Plaque Unveiled at Historic David Bowie Site
The 40th anniversary of David Bowie‘s iconic and game-changing ‘The Rise and Fall of Ziggy Stardust and the Spiders From Mars’ was commemorated yesterday (March 27) when the Crown Estate unveiled a plaque which has been placed at 23 Heddon Street. The sign is just off from Regent Street, London, W1, and is where the album’s cover photo was actually taken. That fact was little-known, until now, of course. The plaque marks a significant location in British music lore and history.
David Shaw, head of the Regent Street Portfolio at The Crown Estate, said, “Regent Street is famous for many cultural firsts. Not only was the first British cinema opened in Regent Street but the seminal album that launched Ziggy Stardust’s arrival on planet Earth had its spiritual home in Heddon Street, which is now the food quarter to Regent Street. Regent Street is proud of the association with David Bowie, a true British cultural icon.”
At the plaque’s unveiling, Spandau Ballet’s Gary Kemp proclaimed, “Ziggy was the ultimate messianic rock star, and with him David Bowie successfully blurred the lines not just between boys and girls, but himself and his creation. Bowie was Ziggy come to save us–and I bought him hook, eyeliner and haircut. It seems right that it should be the job of a fan boy and I am very honored.”
A VIP breakfast was also held at the event, with Spiders From Mars members Mick Woodmansey and Trevor Bolden in attendance. Also there was Terry Pastor, the illustrator who created the album cover from the shot. Producer Ken Scott traveled from Los Angeles to attend.
Any rock fan worth his or her salt is aware of this image. The shot depicts Ziggy outside on a cold and wet January night, resting his foot outside of 23 Heddon Street. During the shoot, Bowie was persuaded to step outside, but the other band members thought it was too cold, thus declining to join him for the photo. “It was cold and it rained and I felt like an actor,” Bowie himself recalled. “We did the photographs outside on a rainy night and then upstairs in the studio we did the Clockwork Orange look-a-likes that became the inner album sleeve.”
So if you plan a walking tour of London anytime soon, and you are a rocker, make sure to hit this destination.
The text of Gary Kemp’s speech at the unveiling is as follows:
Thank you David and all who have worked to make this possible at the Crown Estate.
It’s strange that I used to be chased out of the street with my felt-tip pen for scrawling ‘Ziggy Woz Here’ and now I’m unveiling a plaque. I guess the Ziggy Stardust generation has really come of age.
On 13th January 1972, Ziggy Stardust was first spotted here and snapped by photographer Brian Ward. He was caught standing against this wall where we are now, underneath a sign for a furrier’s, holding what looked like a guitar but could easily have been a ray gun.

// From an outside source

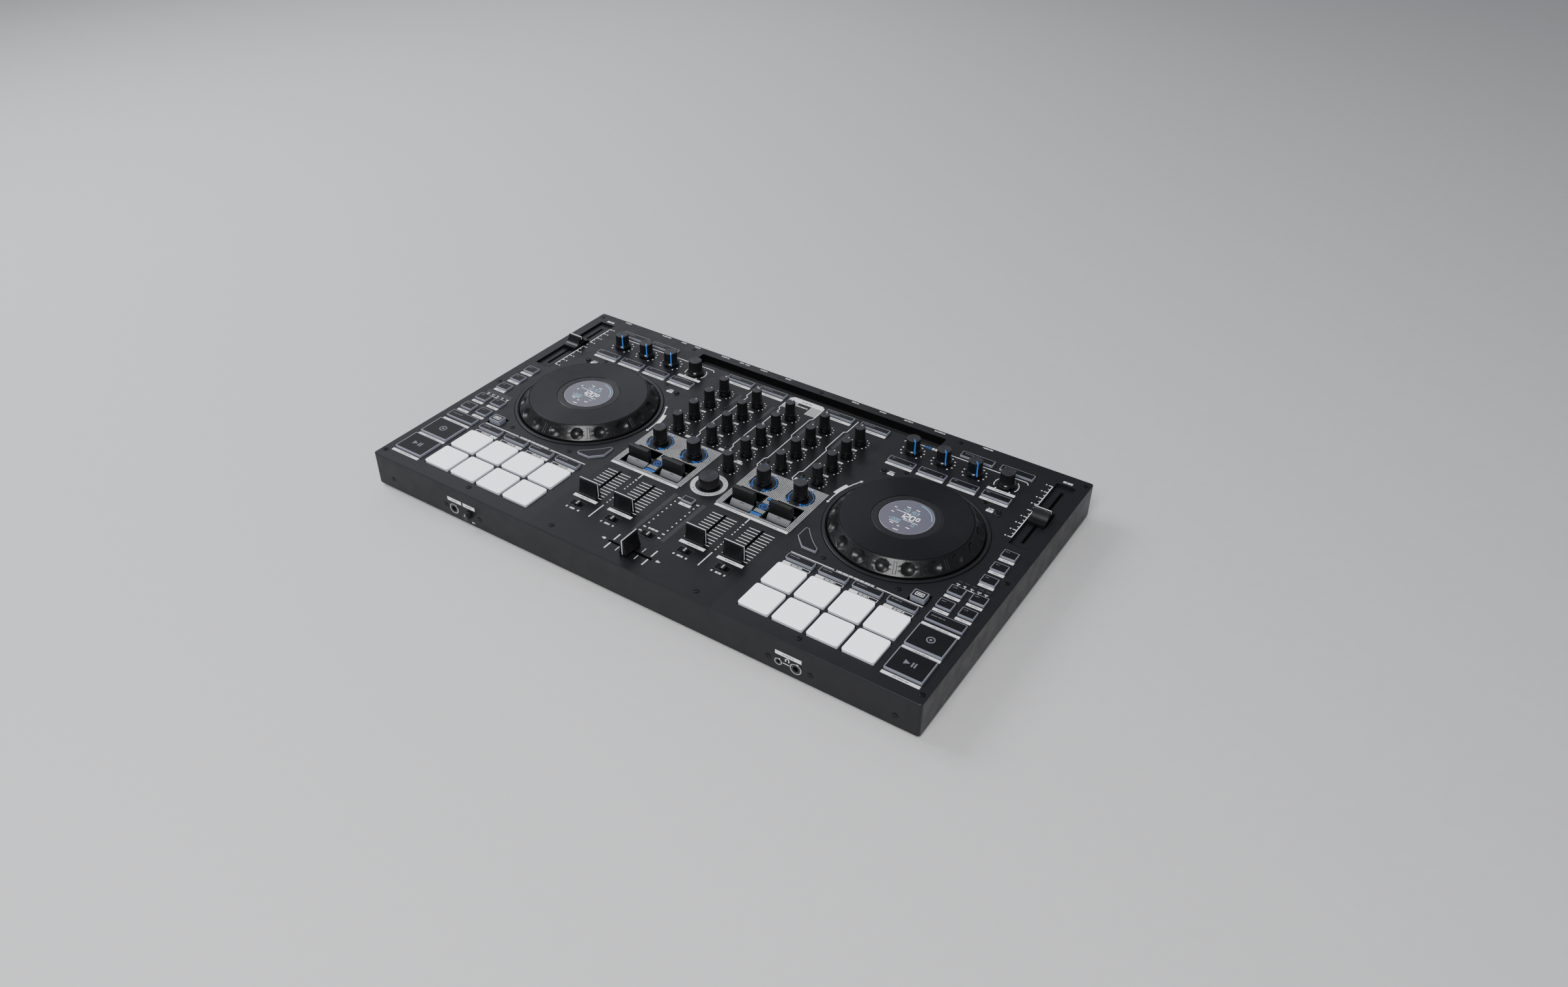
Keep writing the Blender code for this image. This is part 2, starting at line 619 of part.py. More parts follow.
def make_button_mat():
    """One silicone moulding under the plate whose key caps stand through it."""
    low = MAT_TOP - MAT_THICKNESS
    pads_right = pad_column_x(PAD_COLUMNS - 1) + PAD_SIZE / 2
    deck_right = max(pads_right, ROUND_KEY_X[1] + ROUND_KEY_RADIUS) + MAT_HEM
    bridge_rear = LOAD_KEY_Y + LOAD_KEY[1] / 2 + MAT_HEM
    bridge_front = LOAD_KEY_Y - LOAD_KEY[1] / 2 - MAT_HEM
    deck_rear = FX_KNOB_Y + FX_RADIUS[0]
    shape = bmesh.new()
    add_box(shape, (-MAT_INNER_X - MAT_HEM, MAT_INNER_X + MAT_HEM),
            (from_front(bridge_front), from_front(bridge_rear)), (low, MAT_TOP))
    mat = make_piece("button_mat", shape, "mat")

    column_front = SYNC_KEY_Y - SYNC_KEY[1] / 2 - MAT_HEM
    column_rear = TRACK_KEY_Y[-1] + LOOP_KEY[1] / 2 + MAT_HEM
    column_right = COLUMN_X + SYNC_KEY[0] / 2 + MAT_HEM / 2
    rear_left = REAR_KEY_X[0] - REAR_KEY[0] / 2 - MAT_HEM
    rear_right = REAR_KEY_X[1] + REAR_KEY[0] / 2 + MAT_HEM
    rear_edge = REAR_KEY_Y + REAR_KEY[1] / 2 + MAT_HEM
    sheets = (((MAT_INNER_X, deck_right), (MAT_FRONT, deck_rear)),
              ((deck_right - MAT_HEM, column_right), (column_front, column_rear)),
              ((rear_left, rear_right), (deck_rear - MAT_HEM, rear_edge)))
    for number, (x_span, y_span) in enumerate(sheets):
        sheet = bmesh.new()
        for side in (-1, 1):
            x_ends = tuple(sorted((side * x_span[0], side * x_span[1])))
            add_box(sheet, x_ends, tuple(from_front(y) for y in y_span), (low, MAT_TOP))
        combine(mat, f"mat_sheet_{number}", sheet, "UNION")

    openings = bmesh.new()
    for side in (-1, 1):
        opening = circle((side * JOG_X, from_front(JOG_Y)), JOG_RADIUS + MAT_HEM, JOG_SIDES)
        add_prism(openings, opening, low - ABOVE, MAT_TOP + ABOVE)
    for name, x, y, _, _ in knob_table():
        if name.startswith("knob_fx"):
            opening = circle((x, from_front(y)), SHAFT_RADIUS + SHAFT_HOLE_GAP, HOLE_SIDES)
            add_prism(openings, opening, low - ABOVE, MAT_TOP + ABOVE)
    combine(mat, "mat_openings", openings, "DIFFERENCE")

    keys = bmesh.new()
    for outline, height in key_outlines(0.0):
        add_prism(keys, outline, low + MAT_THICKNESS / 2, PLATE_TOP + height)
    combine(mat, "mat_keys", keys, "UNION")


def make_feet():
    """Four rubber feet under the corners."""
    reach_x = BODY_WIDTH / 2 - FOOT_INSET
    reach_y = BODY_DEPTH / 2 - FOOT_INSET
    corners = {"front_left": (-1, -1), "front_right": (1, -1),
               "rear_left": (-1, 1), "rear_right": (1, 1)}
    for corner, (sx, sy) in corners.items():
        shape = bmesh.new()
        add_turned(shape, [(FOOT_RADIUS - FOOT_TAPER, 0.0), (FOOT_RADIUS, FOOT_TAPER),
                           (FOOT_RADIUS, FOOT_HEIGHT - SEAT_GAP)],
                   (sx * reach_x, sy * reach_y), FOOT_SIDES)
        make_piece(f"foot_{corner}", shape, "rubber")


# ---- Moving pieces ----------------------------------------------------------
def make_jog_wheels():
    """The two platters, rings that turn about the fixed display posts."""
    inner = HUB_RADIUS + RUN_GAP
    top = PLATE_TOP + JOG_HEIGHT
    top_radius = JOG_RADIUS - JOG_RIM_WIDTH
    profile = ((JOG_RADIUS, PLATE_TOP - JOG_SKIRT), (JOG_RADIUS, PLATE_TOP + JOG_SHOULDER),
               (top_radius + JOG_EDGE, top - JOG_EDGE), (top_radius, top),
               (inner, top), (inner, PLATE_TOP - JOG_SKIRT))
    for side, deck in ((-1, "left"), (1, "right")):
        centre = (side * JOG_X, from_front(JOG_Y))
        shape = bmesh.new()
        rings = [[(x, y, z) for x, y in circle(centre, radius, JOG_SIDES)]
                 for radius, z in profile]
        add_loft(shape, rings, closed=True)
        make_piece(f"jog_wheel_{deck}", shape, "jog", (*centre, PLATE_TOP))


def make_knobs():
    """Every rotary knob: a tapered grip on a shaft that reaches down to its pot."""
    for name, x, y, (base, tip), height in knob_table():
        shape = bmesh.new()
        profile = ((SHAFT_RADIUS, BOARD_TOP + POT_HEIGHT + RUN_GAP),
                   (SHAFT_RADIUS, PLATE_TOP + KNOB_LIFT), (base, PLATE_TOP + KNOB_LIFT),
                   (tip, PLATE_TOP + height))
        centre = (x, from_front(y))
        add_turned(shape, profile, centre, KNOB_SIDES)
        make_piece(name, shape, "knob", (*centre, PLATE_TOP))


def make_curve_knob():
    """The small crossfader-curve knob on the front face."""
    z = PLATE_TOP - SOCKET_DROP
    base, tip = CURVE_KNOB_RADIUS
    profile = ((tip, FRONT - PROUD), (base, FRONT - SEAT_GAP),
               (CURVE_SHAFT_RADIUS, FRONT - SEAT_GAP),
               (CURVE_SHAFT_RADIUS, FRONT + CURVE_SHAFT_LENGTH))
    rings = []
    for radius, y in profile:
        ring = circle((0, 0), radius, KNOB_SIDES)
        rings.append([(CURVE_KNOB_X + px, y, z + pz) for px, pz in ring])
    shape = bmesh.new()
    add_loft(shape, rings)
    make_piece("curve_knob", shape, "knob", (CURVE_KNOB_X, FRONT, z))


def make_fader_caps():
    """Fader caps, wedge shaped, each on a blade that runs in its slot."""
    for name, (x, y), direction, _, _ in fader_table():
        tempo = name.startswith("tempo")
        width, depth, height = TEMPO_CAP if tempo else FADER_CAP
        low = PLATE_TOP + CAP_LIFT - (TEMPO_WELL[2] if tempo else 0.0)
        crest = CAP_CREST * depth
        levels = ((low, depth), (low + CAP_HEEL, depth), (PLATE_TOP + height, crest))
        shape = bmesh.new()
        rings = []
        for z, thick in ((BOARD_TOP + POT_HEIGHT + RUN_GAP, None), (low, None)) + levels:
            wide, deep = (FADER_STEM if thick is None else (width, thick))
            if direction == "X":
                wide, deep = deep, wide
            rings.append([(px, py, z) for px, py in rectangle((x, from_front(y)), wide, deep)])
        add_loft(shape, rings)
        make_piece(name, shape, "cap", (x, from_front(y), PLATE_TOP))


def paddle_profile():
    """Side view of a paddle about its pivot: a round hub, flat below, with a fin on top."""
    low = -PADDLE_HUB_CUT
    start = math.asin(low / PADDLE_HUB_RADIUS)
    root_front = math.acos(PADDLE_FIN[0] / PADDLE_HUB_RADIUS)
    root_rear = math.acos(PADDLE_FIN[1] / PADDLE_HUB_RADIUS)
    steps = 4

    def arc(first, last):
        angles = [first + (last - first) * k / steps for k in range(steps + 1)]
        return [(PADDLE_HUB_RADIUS * math.cos(a), PADDLE_HUB_RADIUS * math.sin(a))
                for a in angles]

    top = PADDLE_PIVOT_DROP + PADDLE_HEIGHT
    shoulder = top - PADDLE_FIN_CHAMFER
    fin = [(PADDLE_FIN[1], shoulder), (PADDLE_FIN[1] - PADDLE_FIN_CHAMFER, top),
           (PADDLE_FIN[0] + PADDLE_FIN_CHAMFER, top), (PADDLE_FIN[0], shoulder)]
    return arc(start, root_rear) + fin + arc(root_front, math.pi - start)


def make_paddles():
    """The four effect paddles, levers that rock about a bar under the plate."""
    pivot_y = from_front(PADDLE_PIVOT_Y)
    pivot_z = PLATE_TOP - PADDLE_PIVOT_DROP
    for index in range(CHANNELS):
        x = channel_x(index)
        shape = bmesh.new()
        add_loft(shape, [[(x + sx * PADDLE_SIZE / 2, pivot_y + py, pivot_z + pz)
                          for py, pz in paddle_profile()] for sx in (-1, 1)])
        make_piece(f"fx_paddle_{index + 1}", shape, "cap", (x, pivot_y, pivot_z))


def make_play_buttons():
    """Play and cue buttons, each with a flange under the plate and a stem to its switch."""
    for name, x, y in play_buttons():
        centre = (x, from_front(y))
        flange_top = PLATE_BOTTOM - SEAT_GAP
        flange = [size + 2 * (KEY_GAP + PLAY_FLANGE) for size in PLAY_SIZE]
        levels = ((BOARD_TOP + TACT_SWITCH_HEIGHT + PLAY_TRAVEL + SEAT_GAP, (PLAY_STEM, PLAY_STEM)),
                  (flange_top - MAT_THICKNESS, (PLAY_STEM, PLAY_STEM)),
                  (flange_top - MAT_THICKNESS, flange), (flange_top, flange),
                  (flange_top, PLAY_SIZE), (PLATE_TOP + PLAY_HEIGHT, PLAY_SIZE))
        shape = bmesh.new()
        add_loft(shape, [[(px, py, z) for px, py in rectangle(centre, *size)]
                         for z, size in levels])
        make_piece(name, shape, "button", (*centre, PLATE_TOP))


def clear_scene():
    """Remove what a new file holds."""
    for item in list(bpy.data.objects):
        bpy.data.objects.remove(item, do_unlink=True)


clear_scene()
make_bottom_case()
make_top_plate()
make_main_board()
make_button_mat()
make_feet()
make_jog_wheels()
make_knobs()
make_curve_knob()
make_fader_caps()
make_paddles()
make_play_buttons()
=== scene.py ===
"""Looks of the DJ controller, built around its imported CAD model.

Pieces are drawn in millimetres on a face of the unit. On the plate, x runs right from
the middle, y runs back from the front edge and z runs up from the plate. On the front
and rear faces, x runs right as that face is seen, y runs up from the plate's top and z
runs out of the face.
"""
import math

import bmesh
import bpy
from mathutils import Euler, Matrix, Vector


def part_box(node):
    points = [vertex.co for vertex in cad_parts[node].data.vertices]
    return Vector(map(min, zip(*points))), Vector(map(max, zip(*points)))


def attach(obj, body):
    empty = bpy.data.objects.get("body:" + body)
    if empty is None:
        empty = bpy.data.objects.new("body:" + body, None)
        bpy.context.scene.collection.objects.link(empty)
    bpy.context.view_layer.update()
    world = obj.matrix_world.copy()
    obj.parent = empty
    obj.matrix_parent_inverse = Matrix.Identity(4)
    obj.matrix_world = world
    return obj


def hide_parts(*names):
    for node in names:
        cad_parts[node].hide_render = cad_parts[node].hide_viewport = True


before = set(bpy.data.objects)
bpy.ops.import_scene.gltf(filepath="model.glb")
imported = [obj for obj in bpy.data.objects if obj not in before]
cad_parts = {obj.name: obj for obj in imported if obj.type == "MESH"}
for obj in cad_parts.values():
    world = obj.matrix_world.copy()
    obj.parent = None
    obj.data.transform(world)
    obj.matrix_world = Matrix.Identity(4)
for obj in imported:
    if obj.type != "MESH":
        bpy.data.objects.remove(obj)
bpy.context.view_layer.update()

MM = 0.001
PLATE_LOW, PLATE_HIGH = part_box("top_plate")
FRONT = PLATE_LOW.y
REAR = PLATE_HIGH.y
TOP = PLATE_HIGH.z
DECKS = ((-1, "left"), (1, "right"))
CHANNELS = (1, 2, 3, 4)

FACES = {
    "top": (Vector((0, FRONT, TOP)), Euler((0, 0, 0))),
    "front": (Vector((0, FRONT, TOP)), Euler((math.pi / 2, 0, 0))),
    "rear": (Vector((0, REAR, TOP)), Euler((math.pi / 2, 0, math.pi))),
}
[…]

Ziggy appeared from the shadows of a much darker London than the one we know now, certainly no pedestrian walkways and alfresco dining; a much poorer, less glamorous London, still in the shadow of the Second World War. And that’s the important context.
He was the ultimate messianic rock star, and with him David Bowie successfully blurred the lines not just between boys and girls, but himself and his creation. Bowie was Ziggy come to save us–and I bought him hook, eyeliner and haircut.
Looking back to what we can now call the Golden age of Rock, this was a cultural highpoint of some significance. The album The Rise and Fall of Ziggy Stardust and the Spiders from Mars not only changed Bowie’s life forever, it also changed mine, allowing a generation of adolescents to find an escape from the ennui of existence and the hard times of the early seventies.
As a teenager any visit to the West End would have to involve a pilgrimage to here. We’d stare at the phone box that Ziggy had obviously teleported himself into, and then try to fathom the meaning behind the K. West sign. K West? Yes, Quest! It all made sense back then.
I believe that Ziggy is now one of London’s great fictional characters and stands alongside the likes of Dorian Gray and the Artful Dodger, as well as antiheroes such as Steerpike and of course Clockwork Orange’s Alex.
But it seems right that it should be the job of a fanboy, to have this honor; after all, Ziggy is no longer actually with us, killed off by his creator in 1973. And as for that creator, well he is currently nurturing his well-earned enigma in New York. In any case, as Ziggy once sang: ‘He’d like to come and meet us, but he thinks he’ll blow our minds.’
Before I unveil this I’d like to say how thrilled we are to have two of the Spiders here, Woody Woodmansey and Trevor Bolder, and also Terry Pastor whose hand tinting of the photograph added to its theatricality, giving it the look of a film-noir setting. And also choosing Ziggy’s blond hair, which added to his otherworldliness.
Can we also think of absent heroes–Ziggy’s faithful lieutenant and my favourite guitarist of all time, who rode shotgun throughout the album–Mick Ronson. And a special mention to the beautiful Freddie Burretti who created the clothes that Ziggy wore.
And finally, this plaque will make sure that no one forgets exactly where Ziggy first arrived.